■ **What is required**
In the listing below, find the line holding "ring = bend_points()" and the line holding "low, high = Vector((1e9,)". Write out those two lines and all lines between, exactly, and nothing more.

■ **Material provided**

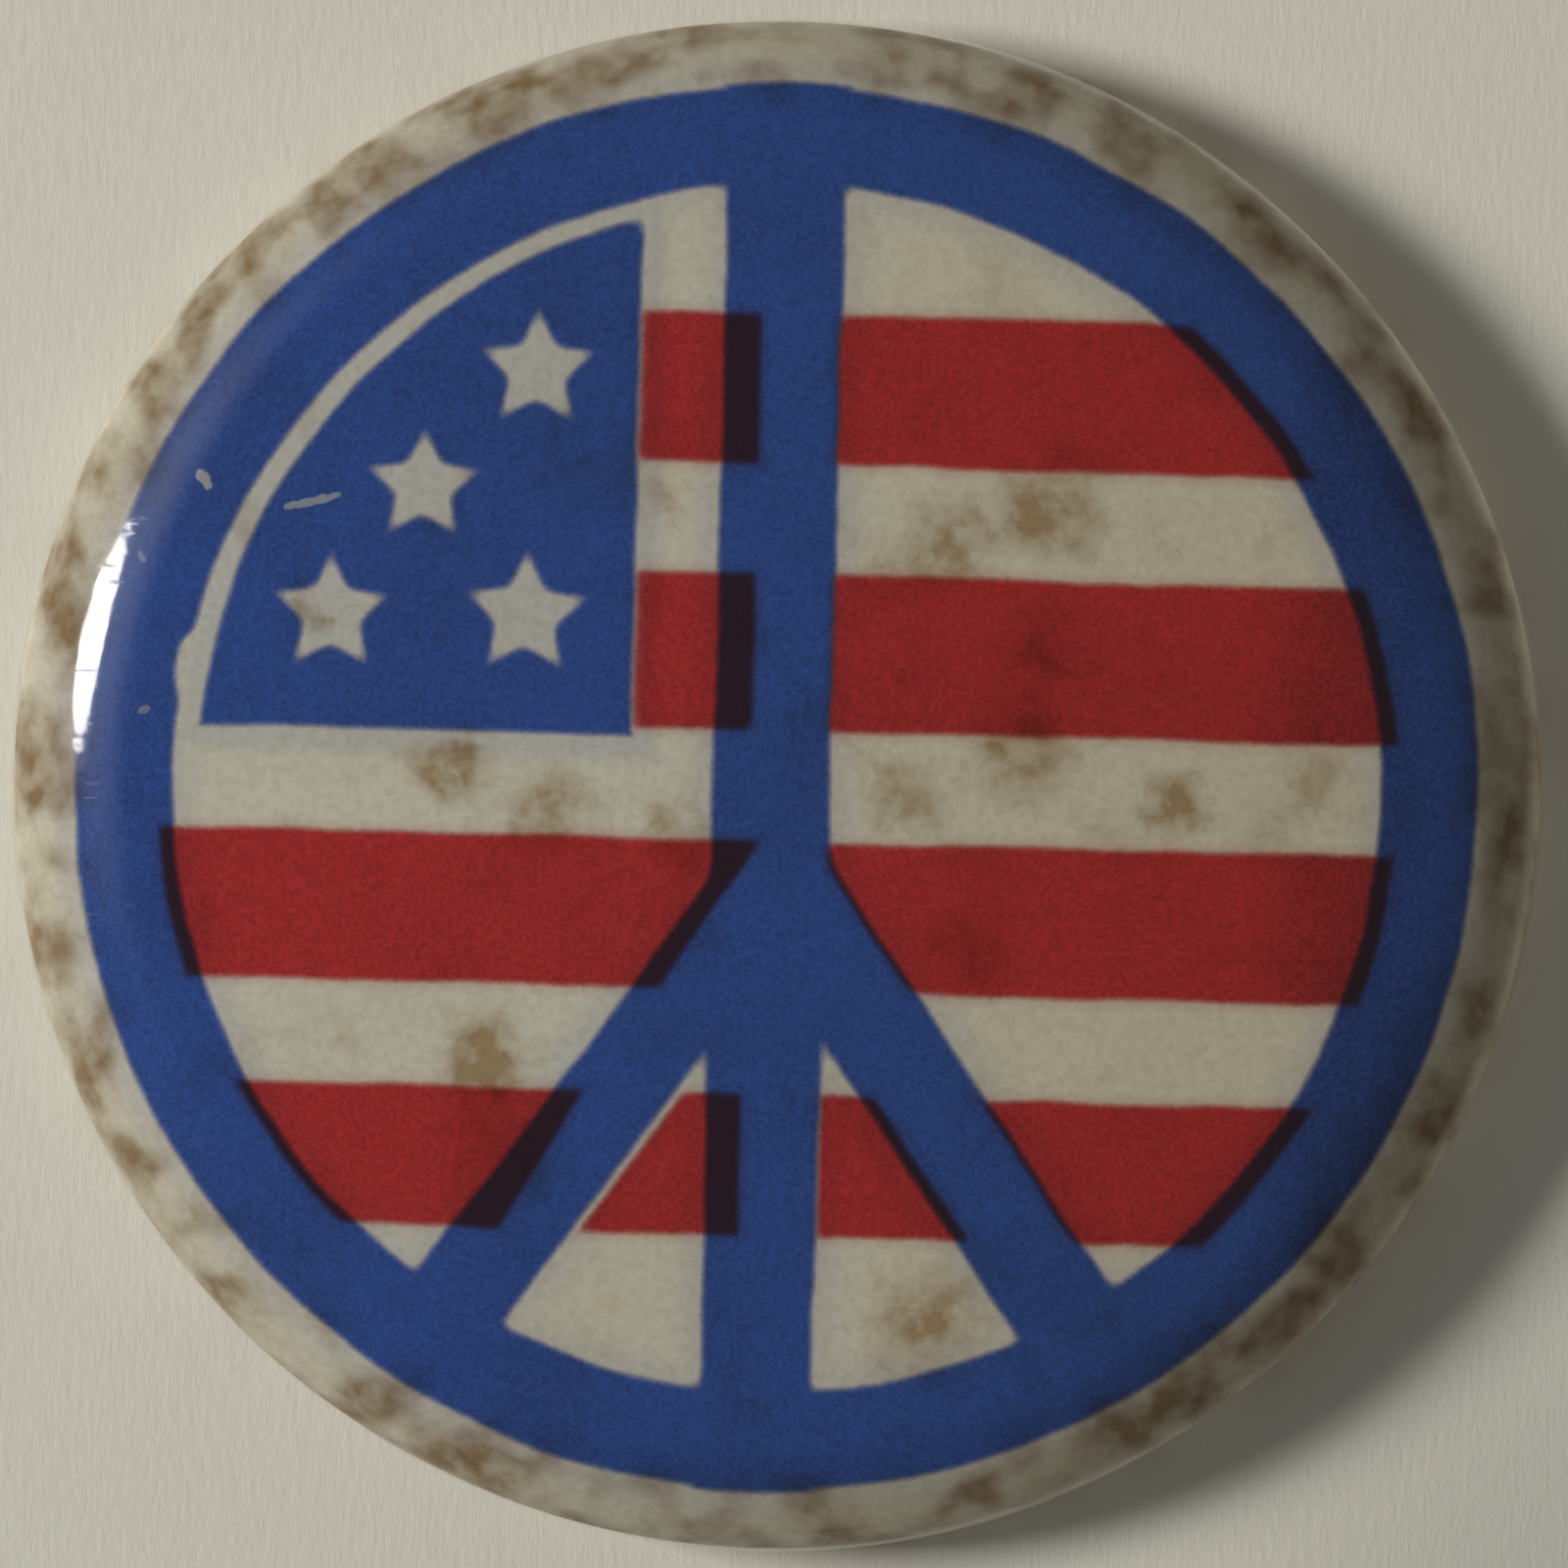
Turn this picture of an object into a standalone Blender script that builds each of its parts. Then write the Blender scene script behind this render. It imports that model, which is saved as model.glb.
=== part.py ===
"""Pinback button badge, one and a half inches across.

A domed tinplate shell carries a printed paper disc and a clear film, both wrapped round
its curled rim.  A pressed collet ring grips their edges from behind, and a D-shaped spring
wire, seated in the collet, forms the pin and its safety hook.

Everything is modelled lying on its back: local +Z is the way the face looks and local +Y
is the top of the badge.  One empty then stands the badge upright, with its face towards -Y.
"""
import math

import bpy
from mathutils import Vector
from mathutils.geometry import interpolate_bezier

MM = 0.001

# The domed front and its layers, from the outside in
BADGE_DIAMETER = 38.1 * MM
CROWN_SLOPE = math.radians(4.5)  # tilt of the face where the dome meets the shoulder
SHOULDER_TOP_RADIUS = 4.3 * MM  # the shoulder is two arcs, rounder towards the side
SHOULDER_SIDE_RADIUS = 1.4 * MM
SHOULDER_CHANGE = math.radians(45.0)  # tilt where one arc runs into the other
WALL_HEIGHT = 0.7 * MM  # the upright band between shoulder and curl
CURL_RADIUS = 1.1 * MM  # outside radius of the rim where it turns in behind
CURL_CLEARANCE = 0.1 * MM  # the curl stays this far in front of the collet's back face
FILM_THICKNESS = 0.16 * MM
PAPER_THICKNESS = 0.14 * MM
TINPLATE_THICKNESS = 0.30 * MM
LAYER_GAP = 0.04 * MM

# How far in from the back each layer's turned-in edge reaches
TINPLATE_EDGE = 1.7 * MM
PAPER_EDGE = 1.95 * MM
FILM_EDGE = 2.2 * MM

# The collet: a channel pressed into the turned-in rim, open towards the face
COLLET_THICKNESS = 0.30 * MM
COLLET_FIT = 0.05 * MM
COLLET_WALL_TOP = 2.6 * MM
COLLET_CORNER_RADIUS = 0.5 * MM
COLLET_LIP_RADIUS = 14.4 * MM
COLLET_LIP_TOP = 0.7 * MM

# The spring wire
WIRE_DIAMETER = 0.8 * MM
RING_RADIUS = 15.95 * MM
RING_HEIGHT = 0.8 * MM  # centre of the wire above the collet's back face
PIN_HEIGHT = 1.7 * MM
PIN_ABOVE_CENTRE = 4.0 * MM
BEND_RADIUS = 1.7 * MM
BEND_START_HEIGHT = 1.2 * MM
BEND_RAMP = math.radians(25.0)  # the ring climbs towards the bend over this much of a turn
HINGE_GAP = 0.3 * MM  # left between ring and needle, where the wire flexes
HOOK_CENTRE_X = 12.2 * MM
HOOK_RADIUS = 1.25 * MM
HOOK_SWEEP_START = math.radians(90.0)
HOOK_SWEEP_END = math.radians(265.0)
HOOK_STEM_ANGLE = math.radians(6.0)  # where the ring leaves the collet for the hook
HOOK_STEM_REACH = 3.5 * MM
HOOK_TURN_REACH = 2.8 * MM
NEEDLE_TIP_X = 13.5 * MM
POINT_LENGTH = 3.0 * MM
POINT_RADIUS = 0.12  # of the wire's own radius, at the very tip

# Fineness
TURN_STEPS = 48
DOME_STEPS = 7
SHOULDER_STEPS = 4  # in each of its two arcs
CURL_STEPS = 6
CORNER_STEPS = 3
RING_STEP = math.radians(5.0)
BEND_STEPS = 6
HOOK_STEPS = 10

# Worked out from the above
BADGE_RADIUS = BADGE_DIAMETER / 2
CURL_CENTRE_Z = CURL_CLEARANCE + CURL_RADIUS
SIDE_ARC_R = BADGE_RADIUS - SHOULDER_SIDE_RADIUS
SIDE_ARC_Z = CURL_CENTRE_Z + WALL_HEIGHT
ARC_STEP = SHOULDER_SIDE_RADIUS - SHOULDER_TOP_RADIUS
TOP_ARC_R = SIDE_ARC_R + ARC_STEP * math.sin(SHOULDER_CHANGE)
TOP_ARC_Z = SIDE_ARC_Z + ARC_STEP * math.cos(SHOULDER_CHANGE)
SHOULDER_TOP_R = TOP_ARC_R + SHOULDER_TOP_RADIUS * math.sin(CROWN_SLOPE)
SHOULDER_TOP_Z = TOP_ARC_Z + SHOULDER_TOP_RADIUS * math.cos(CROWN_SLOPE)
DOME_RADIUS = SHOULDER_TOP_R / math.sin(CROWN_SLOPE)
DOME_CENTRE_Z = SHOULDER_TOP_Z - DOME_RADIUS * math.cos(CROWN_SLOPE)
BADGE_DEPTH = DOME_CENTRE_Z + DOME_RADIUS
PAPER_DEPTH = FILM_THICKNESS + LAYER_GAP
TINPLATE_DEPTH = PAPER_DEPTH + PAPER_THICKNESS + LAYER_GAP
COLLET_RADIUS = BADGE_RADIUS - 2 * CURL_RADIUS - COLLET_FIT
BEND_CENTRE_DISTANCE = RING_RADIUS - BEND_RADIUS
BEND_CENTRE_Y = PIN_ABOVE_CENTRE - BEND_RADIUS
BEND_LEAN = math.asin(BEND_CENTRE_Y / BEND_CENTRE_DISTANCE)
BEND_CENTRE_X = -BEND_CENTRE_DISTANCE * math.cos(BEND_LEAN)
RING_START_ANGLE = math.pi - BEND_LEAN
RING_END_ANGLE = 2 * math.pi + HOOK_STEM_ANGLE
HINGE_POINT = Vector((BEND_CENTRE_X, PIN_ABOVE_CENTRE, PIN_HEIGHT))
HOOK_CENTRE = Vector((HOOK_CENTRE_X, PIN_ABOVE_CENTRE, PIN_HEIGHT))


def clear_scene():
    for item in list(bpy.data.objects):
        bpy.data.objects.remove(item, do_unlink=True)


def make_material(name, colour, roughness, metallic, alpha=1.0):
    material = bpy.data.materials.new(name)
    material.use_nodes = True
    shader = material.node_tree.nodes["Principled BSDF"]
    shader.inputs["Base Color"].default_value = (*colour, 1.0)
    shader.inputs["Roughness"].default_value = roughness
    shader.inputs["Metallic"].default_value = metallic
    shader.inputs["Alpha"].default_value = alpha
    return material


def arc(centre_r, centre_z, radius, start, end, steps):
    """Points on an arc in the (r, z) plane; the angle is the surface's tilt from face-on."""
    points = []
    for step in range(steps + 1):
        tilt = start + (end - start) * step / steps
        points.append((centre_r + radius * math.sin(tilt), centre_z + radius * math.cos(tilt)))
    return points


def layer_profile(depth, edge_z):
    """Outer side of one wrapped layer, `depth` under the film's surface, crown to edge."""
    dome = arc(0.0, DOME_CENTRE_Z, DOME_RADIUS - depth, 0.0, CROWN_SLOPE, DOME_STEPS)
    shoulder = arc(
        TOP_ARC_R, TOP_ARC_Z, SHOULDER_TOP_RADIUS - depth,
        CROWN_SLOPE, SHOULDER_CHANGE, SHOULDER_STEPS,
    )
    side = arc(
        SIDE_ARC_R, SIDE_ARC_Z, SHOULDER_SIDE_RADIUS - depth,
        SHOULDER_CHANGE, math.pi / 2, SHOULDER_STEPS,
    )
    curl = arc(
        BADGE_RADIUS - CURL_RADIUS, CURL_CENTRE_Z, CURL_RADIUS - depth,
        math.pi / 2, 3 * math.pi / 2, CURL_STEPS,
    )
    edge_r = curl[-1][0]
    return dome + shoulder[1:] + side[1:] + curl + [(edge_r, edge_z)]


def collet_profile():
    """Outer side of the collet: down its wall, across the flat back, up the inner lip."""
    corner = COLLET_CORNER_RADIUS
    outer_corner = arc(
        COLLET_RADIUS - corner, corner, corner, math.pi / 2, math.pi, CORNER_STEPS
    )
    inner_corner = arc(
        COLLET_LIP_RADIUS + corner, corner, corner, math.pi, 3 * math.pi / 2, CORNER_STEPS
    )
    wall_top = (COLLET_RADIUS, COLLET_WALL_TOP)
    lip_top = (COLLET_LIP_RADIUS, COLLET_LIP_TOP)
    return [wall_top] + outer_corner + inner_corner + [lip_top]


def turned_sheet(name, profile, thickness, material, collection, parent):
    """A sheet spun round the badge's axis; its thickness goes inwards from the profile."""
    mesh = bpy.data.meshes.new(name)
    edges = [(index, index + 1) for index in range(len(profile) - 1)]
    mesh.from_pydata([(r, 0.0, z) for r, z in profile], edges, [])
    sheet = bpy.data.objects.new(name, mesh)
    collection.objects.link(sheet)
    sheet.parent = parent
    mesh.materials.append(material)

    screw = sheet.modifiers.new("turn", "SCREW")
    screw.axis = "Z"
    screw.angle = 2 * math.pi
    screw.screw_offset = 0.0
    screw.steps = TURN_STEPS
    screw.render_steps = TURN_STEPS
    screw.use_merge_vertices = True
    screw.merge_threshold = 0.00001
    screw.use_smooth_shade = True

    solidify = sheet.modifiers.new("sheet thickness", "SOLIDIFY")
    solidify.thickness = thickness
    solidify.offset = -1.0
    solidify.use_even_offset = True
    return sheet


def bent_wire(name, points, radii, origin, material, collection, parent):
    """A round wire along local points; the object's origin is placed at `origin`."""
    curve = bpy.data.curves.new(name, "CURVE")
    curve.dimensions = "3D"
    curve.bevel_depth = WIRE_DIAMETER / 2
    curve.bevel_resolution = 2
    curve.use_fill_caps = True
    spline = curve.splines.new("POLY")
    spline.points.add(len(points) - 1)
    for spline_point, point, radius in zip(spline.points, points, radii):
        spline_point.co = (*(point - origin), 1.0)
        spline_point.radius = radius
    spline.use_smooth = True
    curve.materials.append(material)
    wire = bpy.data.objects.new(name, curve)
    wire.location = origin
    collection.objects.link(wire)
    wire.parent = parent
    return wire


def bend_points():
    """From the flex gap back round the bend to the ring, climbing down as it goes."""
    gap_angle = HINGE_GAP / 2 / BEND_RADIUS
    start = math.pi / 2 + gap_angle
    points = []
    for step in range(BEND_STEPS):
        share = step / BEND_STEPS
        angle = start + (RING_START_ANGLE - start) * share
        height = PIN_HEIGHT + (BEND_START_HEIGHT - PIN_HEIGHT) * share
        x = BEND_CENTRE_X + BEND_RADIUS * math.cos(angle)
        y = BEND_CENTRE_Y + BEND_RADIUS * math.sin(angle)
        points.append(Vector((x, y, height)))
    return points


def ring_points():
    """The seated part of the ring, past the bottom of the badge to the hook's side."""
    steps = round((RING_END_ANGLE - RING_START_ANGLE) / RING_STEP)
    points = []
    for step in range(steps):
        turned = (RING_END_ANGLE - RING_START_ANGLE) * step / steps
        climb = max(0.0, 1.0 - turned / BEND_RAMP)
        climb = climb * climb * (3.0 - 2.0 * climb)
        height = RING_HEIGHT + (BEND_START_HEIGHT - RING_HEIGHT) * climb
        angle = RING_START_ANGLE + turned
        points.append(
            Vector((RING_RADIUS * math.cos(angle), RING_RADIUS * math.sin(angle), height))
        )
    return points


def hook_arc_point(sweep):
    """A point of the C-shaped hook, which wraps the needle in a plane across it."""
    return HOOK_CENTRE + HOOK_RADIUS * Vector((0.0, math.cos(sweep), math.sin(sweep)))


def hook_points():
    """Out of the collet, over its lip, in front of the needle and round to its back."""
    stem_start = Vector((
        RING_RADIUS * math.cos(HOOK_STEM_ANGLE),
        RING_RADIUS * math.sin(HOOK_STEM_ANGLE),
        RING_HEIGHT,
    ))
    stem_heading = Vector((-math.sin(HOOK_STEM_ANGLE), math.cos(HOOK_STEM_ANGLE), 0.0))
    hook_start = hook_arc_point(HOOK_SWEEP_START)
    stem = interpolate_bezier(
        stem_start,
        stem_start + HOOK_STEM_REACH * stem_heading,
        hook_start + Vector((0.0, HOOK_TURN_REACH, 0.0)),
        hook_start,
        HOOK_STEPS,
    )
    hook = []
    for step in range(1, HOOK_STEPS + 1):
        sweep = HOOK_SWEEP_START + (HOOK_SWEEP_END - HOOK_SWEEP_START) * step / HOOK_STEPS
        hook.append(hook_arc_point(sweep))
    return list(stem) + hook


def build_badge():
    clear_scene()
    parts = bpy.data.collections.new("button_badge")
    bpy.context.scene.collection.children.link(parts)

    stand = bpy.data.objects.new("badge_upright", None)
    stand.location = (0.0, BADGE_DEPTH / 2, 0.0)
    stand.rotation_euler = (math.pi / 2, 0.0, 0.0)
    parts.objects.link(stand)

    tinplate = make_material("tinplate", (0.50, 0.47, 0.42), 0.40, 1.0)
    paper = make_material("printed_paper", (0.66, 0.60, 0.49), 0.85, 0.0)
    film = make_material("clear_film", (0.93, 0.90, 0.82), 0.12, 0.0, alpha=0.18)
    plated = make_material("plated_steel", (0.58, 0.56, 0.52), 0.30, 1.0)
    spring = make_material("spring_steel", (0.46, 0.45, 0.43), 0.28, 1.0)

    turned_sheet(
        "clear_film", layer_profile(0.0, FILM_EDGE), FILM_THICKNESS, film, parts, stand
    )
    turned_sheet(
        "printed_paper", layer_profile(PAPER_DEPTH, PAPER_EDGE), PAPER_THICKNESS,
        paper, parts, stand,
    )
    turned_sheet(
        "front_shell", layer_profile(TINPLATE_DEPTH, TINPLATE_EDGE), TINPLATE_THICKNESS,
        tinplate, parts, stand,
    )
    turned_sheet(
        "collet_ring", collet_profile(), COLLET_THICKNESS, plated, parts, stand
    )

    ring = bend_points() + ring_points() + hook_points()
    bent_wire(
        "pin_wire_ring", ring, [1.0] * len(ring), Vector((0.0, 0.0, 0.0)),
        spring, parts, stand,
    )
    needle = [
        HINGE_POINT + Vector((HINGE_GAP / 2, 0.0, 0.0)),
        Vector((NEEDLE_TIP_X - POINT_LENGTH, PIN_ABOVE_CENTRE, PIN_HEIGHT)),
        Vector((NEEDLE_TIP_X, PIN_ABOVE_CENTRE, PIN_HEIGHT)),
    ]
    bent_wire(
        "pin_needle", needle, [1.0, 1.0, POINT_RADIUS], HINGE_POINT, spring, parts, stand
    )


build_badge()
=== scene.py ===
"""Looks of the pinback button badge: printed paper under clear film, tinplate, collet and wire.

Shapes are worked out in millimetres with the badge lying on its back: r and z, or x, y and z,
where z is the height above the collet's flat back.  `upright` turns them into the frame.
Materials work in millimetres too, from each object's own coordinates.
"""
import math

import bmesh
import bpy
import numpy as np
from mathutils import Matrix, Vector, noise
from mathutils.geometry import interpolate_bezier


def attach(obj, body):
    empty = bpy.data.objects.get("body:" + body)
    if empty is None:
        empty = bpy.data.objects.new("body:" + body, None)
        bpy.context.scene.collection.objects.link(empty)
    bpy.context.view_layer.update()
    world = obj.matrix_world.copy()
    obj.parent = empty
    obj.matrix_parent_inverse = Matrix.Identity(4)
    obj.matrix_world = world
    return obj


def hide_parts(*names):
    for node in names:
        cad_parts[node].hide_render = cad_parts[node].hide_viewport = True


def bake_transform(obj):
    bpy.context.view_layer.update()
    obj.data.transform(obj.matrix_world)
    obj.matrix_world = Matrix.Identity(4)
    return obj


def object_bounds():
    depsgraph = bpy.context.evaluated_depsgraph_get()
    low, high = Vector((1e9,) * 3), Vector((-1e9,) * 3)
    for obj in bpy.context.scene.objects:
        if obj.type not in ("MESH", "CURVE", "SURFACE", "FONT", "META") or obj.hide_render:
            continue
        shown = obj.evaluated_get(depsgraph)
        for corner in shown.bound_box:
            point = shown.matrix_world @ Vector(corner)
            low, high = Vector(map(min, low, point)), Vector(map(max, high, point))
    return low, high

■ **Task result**
    ring = bend_points() + ring_points() + hook_points()
    bent_wire(
        "pin_wire_ring", ring, [1.0] * len(ring), Vector((0.0, 0.0, 0.0)),
        spring, parts, stand,
    )
    needle = [
        HINGE_POINT + Vector((HINGE_GAP / 2, 0.0, 0.0)),
        Vector((NEEDLE_TIP_X - POINT_LENGTH, PIN_ABOVE_CENTRE, PIN_HEIGHT)),
        Vector((NEEDLE_TIP_X, PIN_ABOVE_CENTRE, PIN_HEIGHT)),
    ]
    bent_wire(
        "pin_needle", needle, [1.0, 1.0, POINT_RADIUS], HINGE_POINT, spring, parts, stand
    )


build_badge()
=== scene.py ===
"""Looks of the pinback button badge: printed paper under clear film, tinplate, collet and wire.

Shapes are worked out in millimetres with the badge lying on its back: r and z, or x, y and z,
where z is the height above the collet's flat back.  `upright` turns them into the frame.
Materials work in millimetres too, from each object's own coordinates.
"""
import math

import bmesh
import bpy
import numpy as np
from mathutils import Matrix, Vector, noise
from mathutils.geometry import interpolate_bezier


def attach(obj, body):
    empty = bpy.data.objects.get("body:" + body)
    if empty is None:
        empty = bpy.data.objects.new("body:" + body, None)
        bpy.context.scene.collection.objects.link(empty)
    bpy.context.view_layer.update()
    world = obj.matrix_world.copy()
    obj.parent = empty
    obj.matrix_parent_inverse = Matrix.Identity(4)
    obj.matrix_world = world
    return obj


def hide_parts(*names):
    for node in names:
        cad_parts[node].hide_render = cad_parts[node].hide_viewport = True


def bake_transform(obj):
    bpy.context.view_layer.update()
    obj.data.transform(obj.matrix_world)
    obj.matrix_world = Matrix.Identity(4)
    return obj


def object_bounds():
    depsgraph = bpy.context.evaluated_depsgraph_get()
    low, high = Vector((1e9,) * 3), Vector((-1e9,) * 3)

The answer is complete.